As he blatantly lied on a series of Sunday talk shows about the extent to which illegal voting occurs in American elections, White House aide Stephen Miller told George Stephanopoulos to “invite Kris Kobach onto your show, and he can walk you through some of the evidence of voter fraud in greater detail.” On Monday, three separate networks gave Kobach the chance to do just that. It did not go well for him.
A Kansas secretary of state who is a longtime crusader against immigration, Kobach is often credited with having inspired Donald Trump's proposed border wall. Kobach has also promoted the ludicrous theory that undocumented immigrants are voting in numbers sufficient to swing elections toward the Democrats. You would think the number of elections that Democrats keep losing might dissuade him from this theory. You would be wrong.
Kobach began his day on “Fox & Friends,” where Brian Kilmeade offered absolutely zero resistance to his easily debunked claims about voter fraud. He then moved over to the Fox Business Network, where Neil Cavuto, surprisingly enough, made it clear he thought Kobach was full of it. “I don’t think you believe it," Cavuto said. "I think you’re very smart in what you do and I think you find the whole thing too incredible to be believed,” he added, while Kobach helplessly opened and closed his lips like a goldfish nibbling on flakes of food sprinkled in his tank.

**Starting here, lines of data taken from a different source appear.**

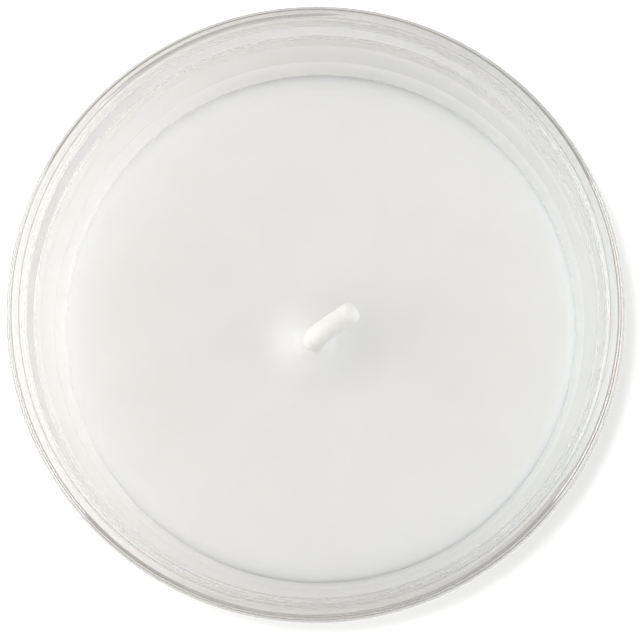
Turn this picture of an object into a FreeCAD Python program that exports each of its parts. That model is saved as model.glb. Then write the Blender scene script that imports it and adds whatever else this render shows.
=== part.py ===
import FreeCAD, Part

import math
import os

import Sketcher

# A poured votive candle in a clear pressed-glass cup.
# The frame is in millimetres with +Z up. The origin is on the cup's axis, in the plane of its standing ring.
# The cup is one glass piece: a thick floor, a domed underside, a tapered wall that thins towards the rim,
# and a rounded lip. A shoulder runs round the inside a little below the lip, where the lip's even wall
# begins. The wax is poured in, so it fills the cup exactly, climbs a little at the glass and stands in a low
# mound round the wick. The wick is crimped in a pressed tin holder, and a glue dot holds that to the floor.
# Wick, holder and dot sit a little off the cup's axis, to the left and to the front, as they set in the wax.

DIMENSIONS = [
    ("glass_height", 78.0),
    ("rim_diameter", 70.0),
    ("foot_diameter", 56.0),
    ("lip_wall", 2.35),
    ("foot_wall", 5.9),
    ("shoulder_drop", 6.0),
    ("floor_thickness", 8.0),
    ("heel_radius", 5.0),
    ("inner_heel_radius", 7.0),
    ("outer_lip_radius", 1.0),
    ("inner_lip_radius", 1.0),
    ("standing_ring_width", 2.4),
    ("punt_rise", 1.2),
    ("wax_below_rim", 20.0),
    ("meniscus_climb", 0.8),
    ("meniscus_radius", 2.5),
    ("mound_height", 1.8),
    ("mound_diameter", 15.0),
    ("mound_sink", 0.02),
    ("collar_radius", 1.1),
    ("wick_diameter", 2.6),
    ("wick_tip_rounding", 1.0),
    ("wick_stand", 0.8),
    ("wick_bend_radius", 3.0),
    ("wick_lean", 74.0),
    ("wick_heading", 33.0),
    ("wick_tip_length", 3.95),
    ("wick_shift_left", 0.6),
    ("wick_shift_front", 1.8),
    ("holder_diameter", 15.0),
    ("holder_sheet", 0.3),
    ("holder_neck_height", 4.5),
    ("holder_neck_fillet", 0.6),
    ("glue_diameter", 11.0),
    ("glue_thickness", 0.8),
]

# Where each point of a sketch element is, in the sketcher's own numbering
START, END, CENTRE = range(1, 4)
X_AXIS, Y_AXIS = range(-1, -3, -1)
ORIGIN = (X_AXIS, START)

doc = FreeCAD.newDocument("VotiveCandle")


def make_sheet():
    """The spreadsheet with every driving dimension, one named cell each."""
    sheet = doc.addObject("Spreadsheet::Sheet", "Sizes")
    for row, (name, value) in enumerate(DIMENSIONS, start=1):
        sheet.set(f"A{row}", name)
        sheet.set(f"B{row}", str(value))
        sheet.setAlias(f"B{row}", name)
    doc.recompute()
    return sheet


sizes = make_sheet()


def size(name):
    """A driving dimension as a number, for a sketch's first guess."""
    return float(sizes.get(name))


def new_body(label):
    body = doc.addObject("PartDesign::Body", label)
    body.Label = label
    return body


def new_sketch(body, name, role="XZ_Plane"):
    """A sketch on one of the body's own origin planes. On XZ_Plane its x is +X and its y is +Z."""
    sketch = body.newObject("Sketcher::SketchObject", name)
    plane = next(f for f in body.Origin.OriginFeatures if f.Role == role)
    sketch.AttachmentSupport = [(plane, "")]
    sketch.MapMode = "FlatFace"
    return sketch


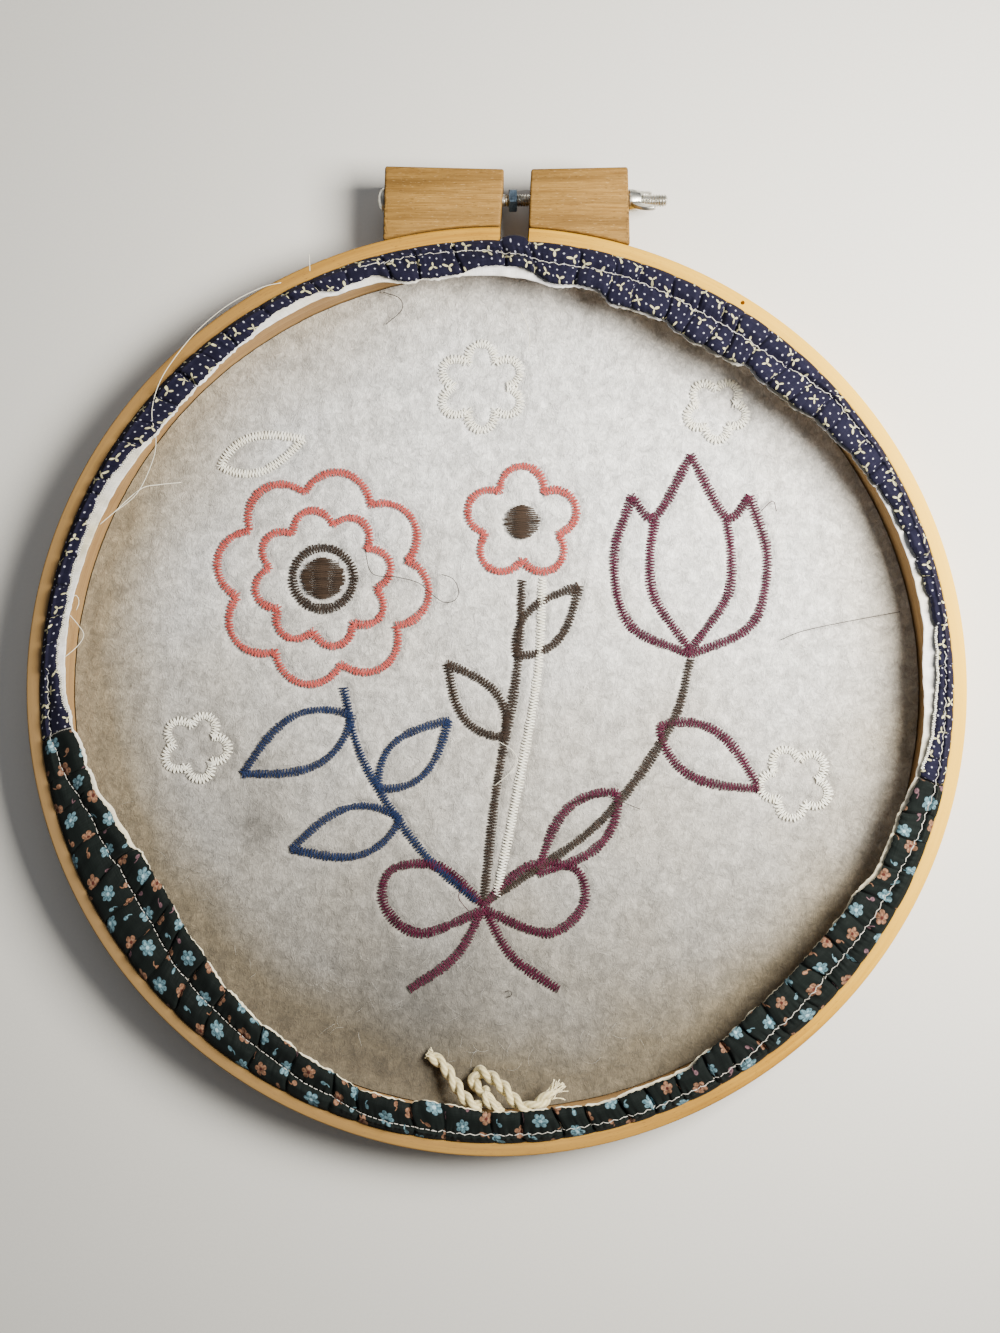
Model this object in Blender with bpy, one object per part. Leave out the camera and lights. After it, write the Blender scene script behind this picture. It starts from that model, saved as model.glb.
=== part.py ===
"""An embroidered cloth held in a wooden hoop, lying face down with its back up.

Two wooden rings hold the cloth. Its edge is drawn over the back of the inner ring as a gathered rim,
with a white lining under it and a knotted cotton drawstring at the bottom. A batting sheet lies in
the well, and two drilled blocks with a bolt, a hex nut and a wing nut clamp the split outer ring.

The origin is the middle of the hoop on the surface it lies on, +Z is up and +Y points to the blocks.
All sizes are in metres and angles in degrees, counted from +X towards +Y.
"""

import math
import random

import bmesh
import bpy
from mathutils import Matrix, Vector

# The hoop
RING_RADIUS = 0.178
RING_WALL = 0.0055
OVAL = 0.988                      # the screw draws the hoop a little shorter along Y
OUTER_RING_BASE = 0.0010
OUTER_RING_TOP = 0.0225
RING_SEGMENTS = 80
EDGE_ROUND = 0.0008
SHARP_ANGLE = 35.0                # faces that meet at more than this keep a crisp edge
GAP_START = 86.0                  # the outer ring is open between these two angles
GAP_END = 89.6

# The cloth and the air between pieces that touch
CLOTH = 0.0010
AIR = 0.0003

# The layers between the two rings, from outside to inside
RIM_DATUM = RING_RADIUS - RING_WALL
WRAP_OUTSIDE = RIM_DATUM - AIR
WRAP_INSIDE = WRAP_OUTSIDE - CLOTH
INNER_RING_OUTSIDE = WRAP_INSIDE - AIR
INNER_RING_INSIDE = INNER_RING_OUTSIDE - RING_WALL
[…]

But Kobach met the most resistance on CNN, where anchor Kate Bourdan all but pantsed him on live TV. Bourdan went after Kobach over Miller’s claim that last fall thousands of people had been bused from Massachusetts to New Hampshire for the purpose of throwing that state’s electoral votes to Hillary Clinton and over the grand total of nine cases of voter fraud Kobach found in Kansas after a year and a half of looking. To be clear, that is nine individuals that Kobach apparently found who voted illegally in the Sunflower State. Oh, no! By the end of the segment, viewers were either cheering or incredulous.
The floundering on voter fraud by Kobach was reminiscent of the way the GOP takes on so many issues. The party is perennially just about to unveil its brilliant Obamacare replacement or its amazing tax reform plan sometime in the near future, just as soon as it gets its ducks in a row. Similarly, regarding the voter fraud he claims occurred in New Hampshire, Kobach swore there would be more solid evidence by the end of this month. When Bourdan pointed out that Kobach had found only nine instances of illegal voting in his state after a year and a half of looking, he claimed these nine cases were just the first in a long, long list of potentials that his office hasn't quite found time to dig into. Surely if the public will just give him a little more time, he’ll show more voter fraud than people can possibly handle.
Kobach and the rest of the Trump team are also trying to muddy the waters about the different kinds of voter fraud that they claim occur regularly: There is “double registration,” when a voter is registered in more than one state. There is the fraud Trump’s people claim happens across state borders, like the Massachusetts-New Hampshire hypothesis. There are the illegal immigrants who are fraudulently voting despite not being full citizens, like a woman in suburban Dallas who was convicted and sentenced to eight years in prison just last week.
Push back on these claims, and they are quickly revealed to be as fragile as soap bubbles. Being registered in two or more states is common and not illegal and clearly does not mean the registered person actually voted more than once. Even Republicans in New Hampshire have vociferously denied Miller and Kobach’s charges about cross-border voting. The Dallas woman had been confused about her voting status as an unregistered immigrant; she voted without any malicious intent and without belonging to any pattern of widespread voter fraud. Furthermore, in a vicious historical irony, she voted for Donald Trump.
The spreading of all these false claims is all an obvious prelude to a national crackdown on voting that would have the added benefit of rooting out some of the illegal immigrants that Kris Kobach thinks are hiding under his own bed. (In his Kilmeade interview, Kobach suggested one remedy to prevent voter fraud is having “proof of citizenship,” which presumably means some sort of national voter ID given to all citizens.) At least 21 states — most or all of them dominated by Republicans — are currently considering laws that would make it more difficult to vote. The Trump team would like to take these suppression efforts national.
By throwing a lot of charges against the wall now, even if they don’t stick, members of the Trump team can create the illusion of a problem that needs to be fixed. The only question is whether they will get away with it.